The milky latex sap of Calotropis gigantea is a known cause of toxic keratoconjunctivitis and reversible vision loss. Crown flower keratitis is a rare condition and is usually the result of accidental ocular exposure to the sap. During the process of making a Hawaiian lei flower necklace, touching the sap and then touching the ocular surface may result in crown flower keratitis. Damage (poisoning) of the cornea endothelium results in corneal stromal edema and decreased visual acuity. Although there is some permanent damage to the corneal endothelium with decreased endothelial cell count and irregular shape, the remaining corneal endothelial cells usually recover with complete resolution of the corneal edema and a return to normal visual acuity. The condition is usually self-limited and resolves faster with topical steroids. The clinical course of this condition suggests that Calotropis is paradoxically relatively nontoxic to corneal epithelium and highly toxic to corneal endothelium. The painless clinical course may be related to anesthetic properties of Calotropis latex and relatively minor epithelial injury.

===Signs and symptoms===
Applied to the skin, it causes redness and vesication. When taken orally, the juice produces an acrid, bitter taste and burning pain in throat and stomach, salivation, stomatitis, vomiting, diarrhea, dilated pupils, tetanic convulsions, collapse and death. The fatal period is 6 to 12 hours. Treatment includes stomach wash, demulcents, and symptomatic treatment.

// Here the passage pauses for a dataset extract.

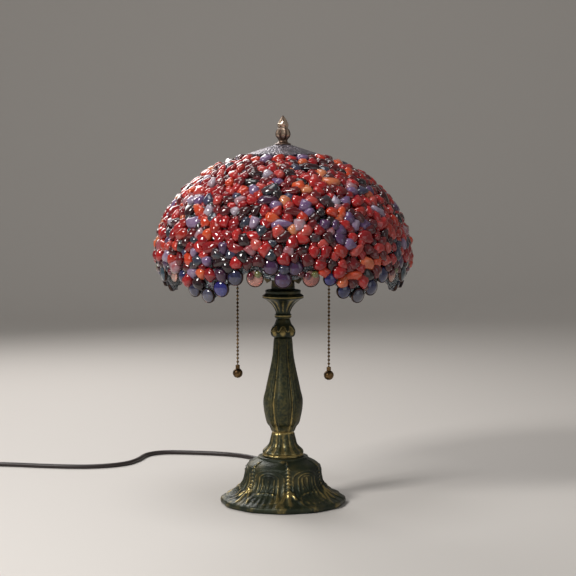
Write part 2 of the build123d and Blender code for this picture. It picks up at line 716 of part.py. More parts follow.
save("power_cord", hose("power_cord", CORD_ROUTE, CORD_RADIUS) - coil())
save("cord_coil", coil())
save("cord_tail", hose("cord_tail", TAIL_ROUTE, CORD_RADIUS) - coil())
save("plug_body", plug_body())
save("plug_blades", Compound(plug_blades()))
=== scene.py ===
import bpy
import numpy as np
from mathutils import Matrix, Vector


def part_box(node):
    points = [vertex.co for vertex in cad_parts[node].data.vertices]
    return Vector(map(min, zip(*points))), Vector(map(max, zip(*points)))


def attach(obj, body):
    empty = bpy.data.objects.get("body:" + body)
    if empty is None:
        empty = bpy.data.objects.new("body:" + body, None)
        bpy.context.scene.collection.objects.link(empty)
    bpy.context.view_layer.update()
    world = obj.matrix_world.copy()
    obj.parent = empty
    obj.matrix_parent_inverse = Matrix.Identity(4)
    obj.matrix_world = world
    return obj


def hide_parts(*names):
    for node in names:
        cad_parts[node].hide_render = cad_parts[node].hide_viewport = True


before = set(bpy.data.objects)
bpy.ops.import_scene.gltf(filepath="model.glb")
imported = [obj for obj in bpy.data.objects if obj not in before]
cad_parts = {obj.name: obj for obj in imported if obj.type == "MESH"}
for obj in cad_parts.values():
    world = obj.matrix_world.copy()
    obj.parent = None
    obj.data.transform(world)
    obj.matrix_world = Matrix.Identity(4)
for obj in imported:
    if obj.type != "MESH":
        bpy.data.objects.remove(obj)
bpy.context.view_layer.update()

# ---- Camera and studio --------------------------------------------------------------------------
# A long lens a little above the shade's rim, ten degrees east of the front, so that the ornament faces it.
# One soft window-like light stands at the upper left, with a weak fill on the right and a pale sweep behind.
FRONT_TURN = np.radians(10)
FRONT = np.array([np.sin(FRONT_TURN), -np.cos(FRONT_TURN), 0.0])
ACROSS = np.array([np.cos(FRONT_TURN), np.sin(FRONT_TURN), 0.0])
UP = np.array([0.0, 0.0, 1.0])
LENS = 106.0
DISTANCE = 2.04
EYE_HEIGHT = 0.427


def aim(thing, place, target):
    """Stand a light or the camera at a place with its -Z axis towards the target."""
    thing.location = place
    thing.rotation_euler = Vector(np.subtract(target, place)).to_track_quat("-Z", "Y").to_euler()
    bpy.context.scene.collection.objects.link(thing)
    return thing


camera = bpy.data.objects.new("camera", bpy.data.cameras.new("camera"))
camera.data.lens = LENS
camera.data.clip_end = 20.0
aim(camera, DISTANCE * FRONT + EYE_HEIGHT * UP, 0.006 * ACROSS + 0.2616 * UP)
bpy.context.scene.camera = camera


def soft_light(name, place, size, power, colour, target=(0, 0, 0.3)):
    """A square area light."""
    lamp = bpy.data.lights.new(name, "AREA")
    lamp.size = size
    lamp.energy = power
    lamp.color = colour
    return aim(bpy.data.objects.new(name, lamp), place, target)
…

==Mosquito controlling properties==
C. gigantea is reported to exhibit mosquito controlling properties against Culex gelidus and Culex tritaeniorhynchus mosquitoes which serve as vectors for Japanese encephalitis. The aqueous extract of the C. gigantea leaves demonstrated significant larvicidal, repellent and ovicidal activity.

==Literary references==

In the Paushya chapter of the Adi Parva portion of the Indian epic Mahabharata, a disciple of the rishi Ayoda-Daumya named Upamanya goes blind by eating the leaves of the plant which in Sanskrit is called arka.

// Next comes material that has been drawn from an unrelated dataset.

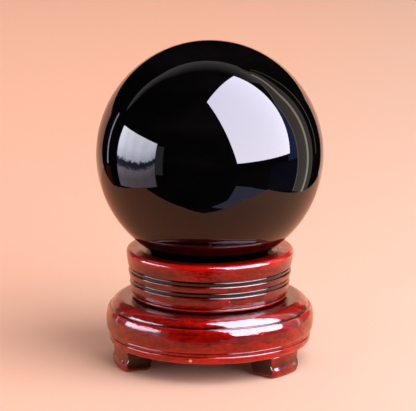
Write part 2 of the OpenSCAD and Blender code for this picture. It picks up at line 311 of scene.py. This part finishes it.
# what stands round the table, by bearings and heights: the window's frame, a far lamp, a warm
# corner, the strips of a wall at the right, a far edge, and what is blue farther off
far_card("window_frame", (-55, -47), (-11.5, 14), glow("grey_frame", "#6E6C72", 2.2))
far_card("far_lamp", (-124, -121.5), (-11, 15), glow("far_lamp_glow", "#C9C6DC", 3.0))
far_card("warm_corner", (-128, -118), (-21, -12), glow("warm_corner_glow", "#8A3E22", 0.6))
far_card("wall_edge", (97, 98.5), (-26, 62), glow("wall_edge_glow", "#B8B2A8", 2.6), lean=33)
far_card("side_wall", (98.5, 112.5), (-26, 60), glow("side_wall_glow", "#8C8078", 2.4),
         distance=1310, lean=26)
far_card("side_light", (112.5, 116), (-26, 55), glow("side_light_glow", "#CFC8BA", 4.2),
         distance=1290, lean=17)
far_card("side_shade", (116, 124), (-26, 54), glow("side_shade_glow", "#8C8078", 1.6), lean=15)
far_card("far_edge", (132, 132.8), (-8, 52), glow("far_edge_glow", "#B8B2A8", 1.6), lean=8)
far_card("blue_room", (84, 97), (-4, 45), glow("blue_room_glow", "#27365E", 6.0), distance=1500)
far_card("blue_floor", (62, 97), (-26, -4), glow("blue_floor_glow", "#27365E", 0.8), distance=1500)
cloth = new_mesh("blue_cloth", [(3, -135, -1), (48, -160, -1), (121, -264, -1), (164, -205, -1),
                                (186, -123, -1), (32, -125, -1)],
                 [range(6)], glow("blue_cloth_glow", "#8A8CB4", 2.0))
on_stage(cloth, mirrors=True)


def ceiling_strip():
    """The edge of a lit ceiling: brightest along its far edge, and dark along its near one.

    The near edge is the far edge times 0.6, brought forward. Both are then pushed out from
    the ball, which keeps their directions, so that they hang behind the softbox.
    """
    far_edge = np.array([(-2400, 1160), (-1300, 800), (-670, 600), (-120, 540), (336, 500),
                         (740, 330)])
    near_edge = far_edge * 0.6 + (0, -100)
    level = np.full(len(far_edge), 1000.0)
    push = 1.8
    rows = np.stack((np.column_stack((far_edge, level)), np.column_stack((near_edge, level))))
    points = np.array(BALL) + push * rows.reshape(-1, 3)
    made = new_mesh("ceiling_edge", points, grid_faces(2, len(far_edge)),
                    glow("ceiling_edge_glow", "#8E868C", 2.4, "#050404"))
    on_stage(with_uv(made, 2, len(far_edge)), mirrors=True)


ceiling_strip()

# What is left over: soft light from all round for matt surfaces, a dark room for mirrors.
world = bpy.data.worlds.new("room")
scene.world = world
world.use_nodes = True
room = world.node_tree
room.nodes.clear()
ray = add(room, "LightPath")
dim = add(room, "Background", {"Color": linear("#10121C"), "Strength": 0.25}).outputs[0]
soft = add(room, "Background", {"Color": linear("#FFF1E8"), "Strength": 0.44}).outputs[0]
pale = add(room, "Background", {"Color": linear("#FAD9C8"), "Strength": 1.0}).outputs[0]
unlit = add(room, "MixShader", {0: ray.outputs["Is Glossy Ray"], 1: soft, 2: dim}).outputs[0]
seen = add(room, "MixShader", {0: ray.outputs["Is Camera Ray"], 1: unlit, 2: pale}).outputs[0]
add(room, "OutputWorld", {"Surface": seen})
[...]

However, in India, among the general public, it is the belief that akada (arka) is a poisonous plant and can make people intoxicated. Lord Shiva is offered akada along with dhatura (botanically: Datura metel) (extremely toxic) flowers on auspicious days.

श्वेतार्क का पेड shwetark ka ped the Shwetark tree is the name of the tree and flowers are called as "अकौआ" ओर "श्वेतार्क के फूल" in Hindi. In Marathi the local name is Ruhi (pronounced ruheé).

In Hindu mythology, it is considered the favourite flower of Lord Shiva and hence its flowers are commonly offered to the deity. It is a belief that the flower makes the deity happy, subsequent to which he showers his blessings upon the worshippers.